B - Stands for current monthly payment including all steady extra's like holiday money, extra's for shifts, bonuses etc.

C - is by default 1 but can be set to 0.5 when the employee is partly responsible, to 0 is the employee is fully responsible, to 1,5 if the employer is at some more fault and to 2 if the employer is extremely at fault

So let's say an employee gets fired due to being ill for to long and the employer has legally not done enough to reintegrate the employee during his illness, so getting fired is not legally justified. An employee can go to court and demand his job back, but when this is not possible he would get money due to the ABC formula.

Example:

Employee has worked full years from age 40 to 60 at the company and gets fired without proper reason.

A*B*C

A = 5*1+15*1.5+6*2 = 39.5

B = let's say monthly income is 4.000,-

C = 1

Giving 158.000,-

Now the employee was ill and employer acted against him, treated him wrong, broke the rules on integration etc.. That would put C at 2 giving the employer 316.000,- and if the employee himself did not do enough to integrate but still there was no ground to dismantle the contract than C gets set to 0.5 giving the employee 78.000,-

Hope this explains it properly.

This formula even tho used widely in the Netherlands has never been an official instrument but more an unofficial guideline to make court cases rule in line with each other and has been replaced by new official rulings in 2015.

According to which country's law is this contract?

Due cause (since Due course makes no sense at all) in Switzerland is almost meaningless since there are much more valid grounds to get rid of somebody when compared to the Netherlands where employee protection is completely insane.

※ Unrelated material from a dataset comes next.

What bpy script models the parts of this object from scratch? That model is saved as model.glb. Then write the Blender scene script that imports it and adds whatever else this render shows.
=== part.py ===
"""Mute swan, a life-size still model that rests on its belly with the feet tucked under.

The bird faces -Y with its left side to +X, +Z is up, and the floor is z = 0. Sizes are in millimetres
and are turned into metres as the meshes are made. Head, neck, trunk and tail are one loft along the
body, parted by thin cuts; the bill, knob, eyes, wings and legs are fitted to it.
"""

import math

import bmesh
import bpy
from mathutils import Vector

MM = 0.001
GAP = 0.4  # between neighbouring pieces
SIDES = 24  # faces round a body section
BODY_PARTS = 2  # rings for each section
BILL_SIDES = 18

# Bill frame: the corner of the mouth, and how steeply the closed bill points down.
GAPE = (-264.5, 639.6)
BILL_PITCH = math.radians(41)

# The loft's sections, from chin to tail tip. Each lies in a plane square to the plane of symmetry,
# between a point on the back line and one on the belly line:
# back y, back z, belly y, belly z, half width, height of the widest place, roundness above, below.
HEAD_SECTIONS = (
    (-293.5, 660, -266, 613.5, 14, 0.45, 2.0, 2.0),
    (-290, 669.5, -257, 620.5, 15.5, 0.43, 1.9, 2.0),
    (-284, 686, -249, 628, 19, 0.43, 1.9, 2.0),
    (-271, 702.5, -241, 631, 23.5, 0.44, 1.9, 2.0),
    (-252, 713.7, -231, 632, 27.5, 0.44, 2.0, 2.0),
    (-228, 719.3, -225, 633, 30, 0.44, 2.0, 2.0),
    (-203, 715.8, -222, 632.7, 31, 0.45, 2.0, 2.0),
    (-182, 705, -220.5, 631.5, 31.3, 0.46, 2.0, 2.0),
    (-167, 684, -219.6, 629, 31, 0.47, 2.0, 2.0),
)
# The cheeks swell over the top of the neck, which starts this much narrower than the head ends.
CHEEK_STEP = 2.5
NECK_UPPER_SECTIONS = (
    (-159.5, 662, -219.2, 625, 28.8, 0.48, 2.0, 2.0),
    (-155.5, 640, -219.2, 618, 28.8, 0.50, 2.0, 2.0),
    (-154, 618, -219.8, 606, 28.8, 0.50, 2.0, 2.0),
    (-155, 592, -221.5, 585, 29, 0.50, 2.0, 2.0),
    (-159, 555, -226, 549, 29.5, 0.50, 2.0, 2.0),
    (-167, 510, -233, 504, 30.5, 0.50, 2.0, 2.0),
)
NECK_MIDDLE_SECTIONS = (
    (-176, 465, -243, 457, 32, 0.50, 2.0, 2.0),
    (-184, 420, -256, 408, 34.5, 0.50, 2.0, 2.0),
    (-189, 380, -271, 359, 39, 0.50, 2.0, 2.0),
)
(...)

I would understand it simply as 'if either party terminated the contract outside the specified schedule /eg, Employer says 'don't come in to work today, you're fired, or the Employee says, i don't like it here, i shall leave this place in one week, but the Contract specifies two months' notice/. Legal language quite often makes no sense and can sound improbable to non-legal people. I often raise my eyebrows and swear when reading legal docs - I translate them from time to time...

Due course - an agreed process, sequence of actions that should be followed, whether prescribed by a contract or as a conventional way of doing things given all parties accept it as a norm.

Without a due cause so a normal termination not a termination when the employee has done something very wrong.

But what employer would ever sign a contract which would state: "Hey If I ever fire you since we are out of work for you we are going to give you some extra months of payment"

I suppose that depends on the laws of the country of the contract. In some countries, it might be law to pay those extra months, especially if there were no fault on the side of the employee. That is not, however, the case in Switzelrand.

True, but it was a typical Dutch thing, and even the Dutch stopped with that some years ago. Also it never was intended to be used in contracts directly, but as a guideline on solving disputes that went to court.

Seeing it in a Dutch contract would amaze be already, seeing it in a Swiss contract would amaze me even more.

Thanks everybody for all your replies! This is much appreciated. To clarify a bit:

- The company is based in Switzerland; Swiss law is valid. The company moved several years ago from NL to CH. Therefore the Dutch cantonal formula is inside the contract.

- The sentence is literally written like that in my contract (when signing, unfortunately I did not check the termination section in detail..).

All in all, it seems that this sentence in my contract is a very strange one and that can be interpreted in various ways.. So the question remains:

- Will be there a severance payment according to the Dutch Cantonal formula? --> i.e. they have no due cause?

- Or will there be no severance payment --> i.e. the followed a due course?

Ask your employer's HR. Plus, have the contract corrected.

My HR department says there is no severance payment. And I say there is. Therefore the legal dispute

Actually, due to the poor translation, that phrase is meaningless within the context of the contract . I would therefore argue it is not binding.